Directive: Give back exactly the lines that run from the line containing "hide_parts(node)" through the end of the listing below. Leave out every other line.

Information supplied:

===============

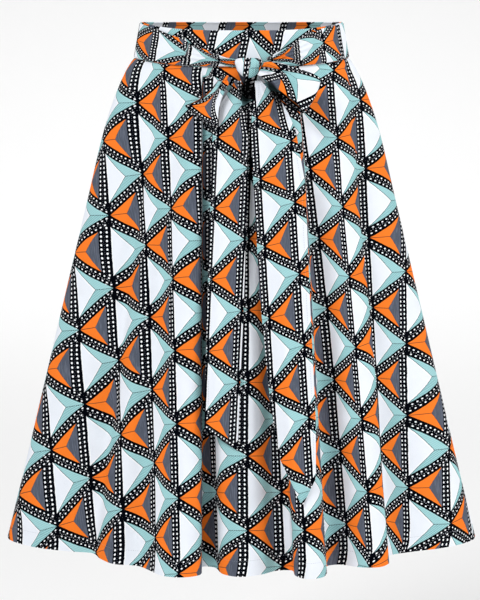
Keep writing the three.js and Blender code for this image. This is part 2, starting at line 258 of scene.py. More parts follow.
def wall(name, outer, uv, thickness, materials, flip=False, body_normals=None):
    """A closed thin wall: the outer grid, the same moved in by thickness, and its rim."""
    normals = body_normals
    if normals is None:
        normals = -grid_normals(outer) if flip else grid_normals(outer)
    inner = outer - normals * thickness
    rows, cols = outer.shape[:2]
    count = rows * cols
    points = np.vstack([outer.reshape(-1, 3), inner.reshape(-1, 3)]) * MM
    index = np.arange(count).reshape(rows, cols)
    a, b = index[:-1, :-1].ravel(), index[:-1, 1:].ravel()
    c, d = index[1:, 1:].ravel(), index[1:, :-1].ravel()
    front = np.column_stack([a, d, c, b])
    back = np.column_stack([a, b, c, d]) + count
    loop = np.concatenate([index[0, :-1], index[:-1, -1], index[-1, :0:-1], index[:0:-1, 0]])
    following = np.roll(loop, -1)
    rim = np.column_stack([loop, following, following + count, loop + count])
    if flip:
        front, back, rim = front[:, ::-1], back[:, ::-1], rim[:, ::-1]
    faces = np.vstack([front, back, rim])
    slots = np.repeat([0, 1, 0], [len(front), len(back), len(rim)])
    piece = linked(name, points, faces.tolist(), materials)
    corner = np.empty(len(piece.data.loops), dtype=np.int32)
    piece.data.loops.foreach_get("vertex_index", corner)
    lay_print(piece.data, np.vstack([uv.reshape(-1, 2)] * 2)[corner])
    piece.data.polygons.foreach_set("material_index", slots.astype(np.int32))
    piece.data.set_sharp_from_angle(angle=math.radians(SHARP_DEGREES))
    piece.data.update()
    return piece


def place(piece, node):
    """Ties a piece to the part's body in place of a node, and gives it back."""
    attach(piece, "root")
    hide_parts(node)
    return piece


# The print and the cloth, as node trees of plain arithmetic

def operation(kind):
    """A method of Value that makes a math node of one kind."""
    def method(self, *others):
        return self.node(kind, *others)
    return method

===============

Correct output:
    hide_parts(node)
    return piece


# The print and the cloth, as node trees of plain arithmetic

def operation(kind):
    """A method of Value that makes a math node of one kind."""
    def method(self, *others):
        return self.node(kind, *others)
    return method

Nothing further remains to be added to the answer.